O fato é que os fundamentos do marketing não mudaram com o surgimento das novas plataformas digitais, apenas ganharam amplitude. É praticamente impossível reduzir todas as frentes do marketing apenas ao universo digital, embora algumas empresas sugiram fortemente essa prática. Em tese, é até possível desenvolver um produto genuinamente digital, precificá-lo para vender apenas no e-commerce e promovê-lo somente nos canais digitais. Mas, se isso fosse suficiente, o FAANG, grupo de empresas digitais formado por Facebook, Amazon, Apple, Netflix e Google, não seria o segundo maior anunciante da TV aberta nos Estados Unidos (estudo do Video Advertising Bureau da Nielsen Adintel – 2018).
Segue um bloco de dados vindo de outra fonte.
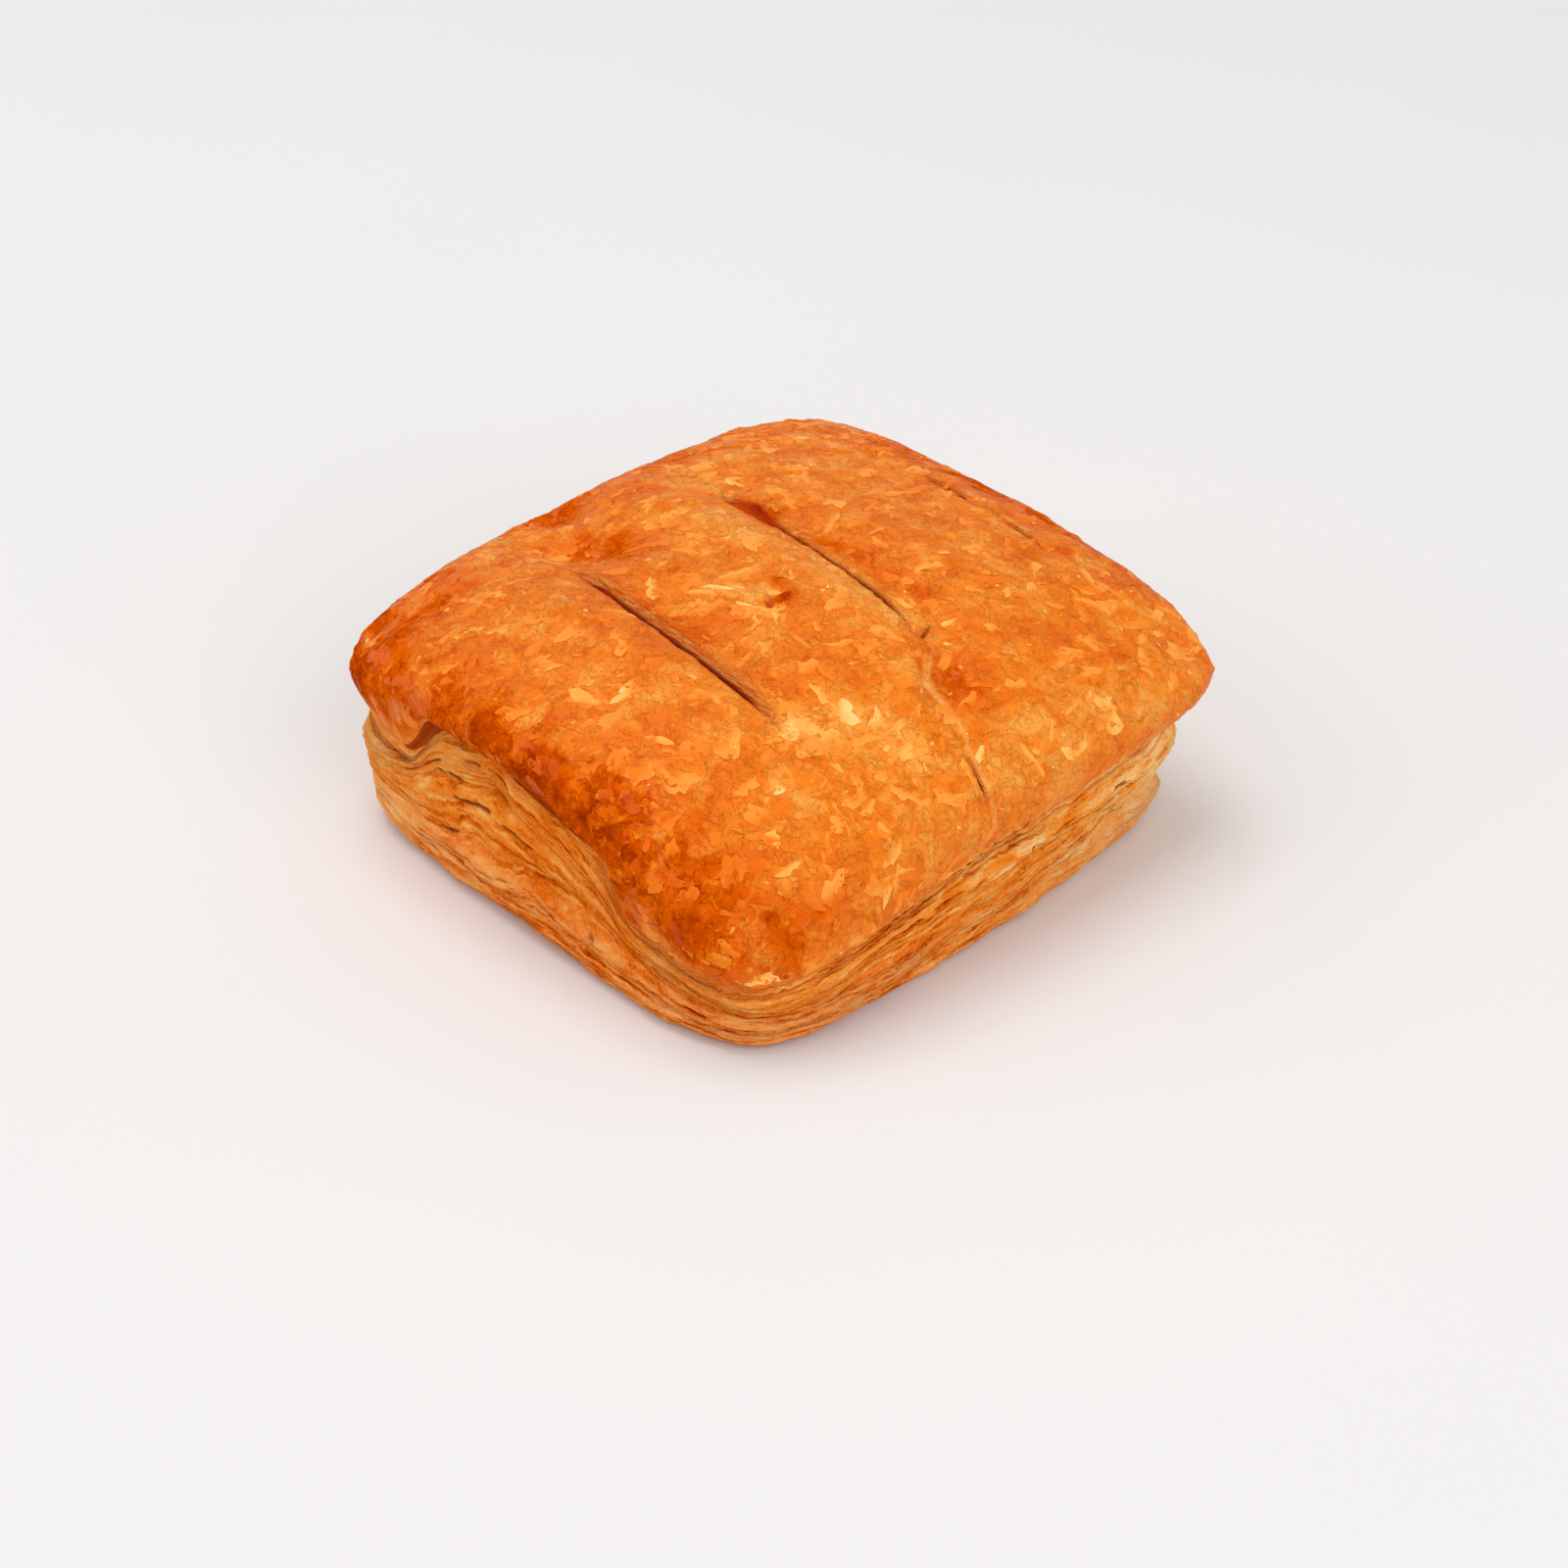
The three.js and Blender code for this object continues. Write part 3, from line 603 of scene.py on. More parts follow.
def crust_relief(points, torn, painted_shade):
    """Height of blisters, scales and wrinkles on the crust, its browning, and how strongly it is
    mottled. The browning is partly painted light and shade: browner in troughs and hollows, paler on
    crests, and each scale paler on the side its tilt raises. It is also paler where the wrinkles rise."""
    warp = np.stack([layered_noise(points / 6, seed, 2) for seed in (21, 22, 23)], 1)
    warped = points + 1.3 * warp
    large, large_offset = scales(warped, LARGE_SCALES["size"], 31)
    small, small_offset = scales(warped + 0.4 * warp[:, ::-1], SMALL_SCALES["size"], 32)
    large_tilt = large_offset @ np.array(LARGE_SCALES["tilt"])
    small_tilt = small_offset @ np.array(SMALL_SCALES["tilt"])
    plates = (LARGE_SCALES["height"] * large_tilt * (LARGE_SCALES["least"] + large)
              + SMALL_SCALES["height"] * small_tilt * (SMALL_SCALES["least"] + small))
    swells = SOFT_SWELLS["height"] * layered_noise(points / SOFT_SWELLS["size"], 41, 2)
    bubbles = np.maximum(0, layered_noise(points / BLISTERS["size"], 43, 2))
    blisters = BLISTERS["height"] * bubbles ** BLISTERS["sharpness"]
    grain = GRAIN["height"] * layered_noise(points / GRAIN["size"], 47, 2)
    wrinkles = crust_wrinkles(points)
    height = swells + blisters + plates + grain + wrinkles
    height *= 1 - FLATTER_IN_CUTS * np.maximum(torn, painted_shade)
    brown = np.full(len(points), PLAIN_CRUST)
    for x, y, z, radius_x, radius_y, radius_z, amount in BROWNING_AND_SHADING:
        brown += amount * nearness(points, (x, y, z), (radius_x, radius_y, radius_z))
    mottled = MOTTLED[0] + MOTTLED[1] * np.clip(brown - PLAIN_CRUST, 0, 0.4)
    # Each scale is paler where its tilt raises it and browner where it sinks: painted light and shade.
    patches = 0.16 * layered_noise(points / 8, 51, 3) + 0.1 * (large - 0.5) - 0.1 * large_tilt
    patches += 0.08 * (small - 0.5) - 0.06 * small_tilt
    brown += mottled * patches - 0.3 * wrinkles
    return height, brown, mottled


# Swirls in the layers: place round the rim, level from 0 at the crust's edge to 1 at the foot,
# their radii, and how many sheets they bend.
SWIRLS = [
    (0.84, 0.33, 0.34, 0.2, 2.0), (0.5, 0.52, 0.2, 0.14, -0.7), (1.35, 0.5, 0.3, 0.1, 1.2),
    (2.6, 0.62, 0.2, 0.1, -1.3), (3.55, 0.6, 0.2, 0.12, 1.6), (4.6, 0.35, 0.3, 0.12, 2.2),
    (5.5, 0.6, 0.2, 0.1, -1.6), (6.4, 0.4, 0.25, 0.12, 2.0), (7.3, 0.55, 0.2, 0.1, -1.8),
]

# Coarse crumbly parts of the layers: place round the rim, level, and radii.
CRUMBLY = [
    (1.72, 0.2, 0.25, 0.35), (0.1, 0.25, 0.38, 0.28), (3.7, 0.75, 0.35, 0.14), (5.2, 0.3, 0.3, 0.2),
    (6.9, 0.35, 0.25, 0.25),
]

# Painted shade right under the crust's edge, in dark strips: place round the rim, half their length, and
# height.
EDGE_SHADE_STRIPS = [
    (0.7, 0.3, 0.17), (1.15, 0.36, 0.15), (2.92, 0.2, 0.12), (2.55, 0.12, 0.1), (4.4, 0.3, 0.08),
]

# Keeps the soft end of a strip of painted shade from having no height at all.
LEAST_EDGE_SHADE = 0.004

# How the sheets wave: length along the rim, how often they change down the side, seed of the
# noise, and height in sheets.
SHEET_WAVES = [(30, 2.0, 61, 1.1), (10, 5, 63, 0.3), (2.6, 12, 65, 0.12)]

# How far apart two sheets are in the noise that gives each its own, and their relief in
# millimetres.
SHEET_JUMP = 7.31
LAYER_RELIEF = {"ridge": 0.32, "stand_out": 0.5, "fine": 0.1, "crumb": 0.28, "sunk": 0.15}


def edge_shade_strips(turn, level):
    """1 in the strips of painted shade under the crust's edge and 0 away from them."""
    edge_shade = np.zeros_like(turn)
    for centre, half_turn, height in EDGE_SHADE_STRIPS:
        from_centre = turn_from(turn, centre) / half_turn
        reach = height * np.clip(1 - from_centre ** 2, 0, 1)
        edge_shade = np.maximum(edge_shade, 1 - ease(level, 0.7 * reach, reach + LEAST_EDGE_SHADE))
    return edge_shade * (level > 0)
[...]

A meu ver, a grande revolução digital começou de fato com os buscadores, que transformaram as nada saudosas páginas amarelas das companhias telefônicas em uma ferramenta on-line ágil e poderosa para as empresas. Depois, evoluiu com as redes sociais e atingiu o seu auge com a captura de dados, que permite mensuração e análises imediatas, facilitando a busca pela performance máxima das campanhas publicitárias. Foi necessária até uma nova lei para regular o uso desses dados, tamanho o poder de posse, manipulação e automação dessas informações. E é exatamente aí que mora um velho perigo. A profusão de testes e a sanha para economizar décimos de centavos por click pode levar os anunciantes a uma cilada em médio prazo. Por vezes, esquecemos que uma grande marca se constrói com propósitos, valores e, principalmente, emoção. Está cada vez mais frequente a demanda da mídia digital por vídeos de até seis segundos, porque impedem as pessoas de “pularem” o anúncio, obrigando-as a assistir a uma mensagem eufórica, geralmente gritando um call to action de forma desesperada para caber naquele tempo reduzido, que interrompe a busca pelo conteúdo realmente desejado pelo consumidor.

De maneira alguma quero aqui desmerecer formatos como o bumper ou desdenhar dos testes AB e da mídia de performance, ferramentas que indicamos e utilizamos com segurança para nossos clientes, mas elas devem ocupar o seu devido lugar dentro do funil de vendas, com criações específicas e complementares para esses espaços. O que não é nada razoável é pegar o comercial institucional, criado para conquistar um lugar no coração dos consumidores, reduzi-lo a poucos segundos e esperar que tenha o mesmo efeito. As marcas precisam, acima de tudo, criar vínculos emocionais e, acreditem, é praticamente impossível emocionar em seis segundos.

Isso me lembra uma outra encruzilhada pela qual passou a propaganda no final dos anos 1950. As modernas técnicas de pesquisa e tabulação de dados estavam em voga, promovendo a pasteurização das mensagens, sempre baseadas no que os consumidores esperavam ouvir. Bill Bernbach, então vice-presidente de criação da agência Grey, estava tão contrariado com esta tendência, que escreveu uma carta aos acionistas, que acabou se transformando em uma peça antológica na história da publicidade. Dizia ele que “estava preocupado com as novas técnicas da publicidade, que criavam regras e que poderiam endurecer as artérias criativas da agência. Elas nos dizem como um anúncio pode alcançar mais leitores (ou visualizações) ou o tamanho que o título deve ter ou, ainda, que o texto precisa ser dividido em partes para deixar a leitura mais convidativa. Estamos virando cientistas da propaganda. Mas há um pequeno problema. Publicidade é fundamentalmente persuasão, e a persuasão não é uma ciência, mas uma arte. Estamos tão preocupados em agradar a opinião pública, que nos esquecemos de que podemos moldá-la”. Os acionistas demoraram a responder a carta e, nesse meio tempo, surgiu a DDB (“B” de Bernbach), agência que revolucionou o mercado com comunicação inteligente, próxima e sedutora, que deixou um grande legado de cases de sucesso e continua ativa (e criativa) até hoje.

É nossa obrigação como profissionais de marketing, planejamento, mídia e criação utilizar de forma inteligente e responsável os dados e os recursos digitais para atender a todas as necessidades das empresas, seja gerando resultados expressivos de vendas no curto prazo ou aumentando as margens no longo prazo, por meio da construção de marcas admiradas e confiáveis. Mas devemos questionar sempre as regras que surgem como verdades absolutas, criadas por sistemas que identificam o comportamento de manada nas redes e propõem o acompanhamento passivo. Como nos mostrou Lao Tse, antigo filósofo chinês, autor do livro de Tao (Tao te Ching), a sabedoria está no equilíbrio. Na força do conhecimento aliada ao poder da intuição. No marketing e na comunicação, no virtual e no físico, no yin e no yang, tudo está ligado. Tudo é Tao.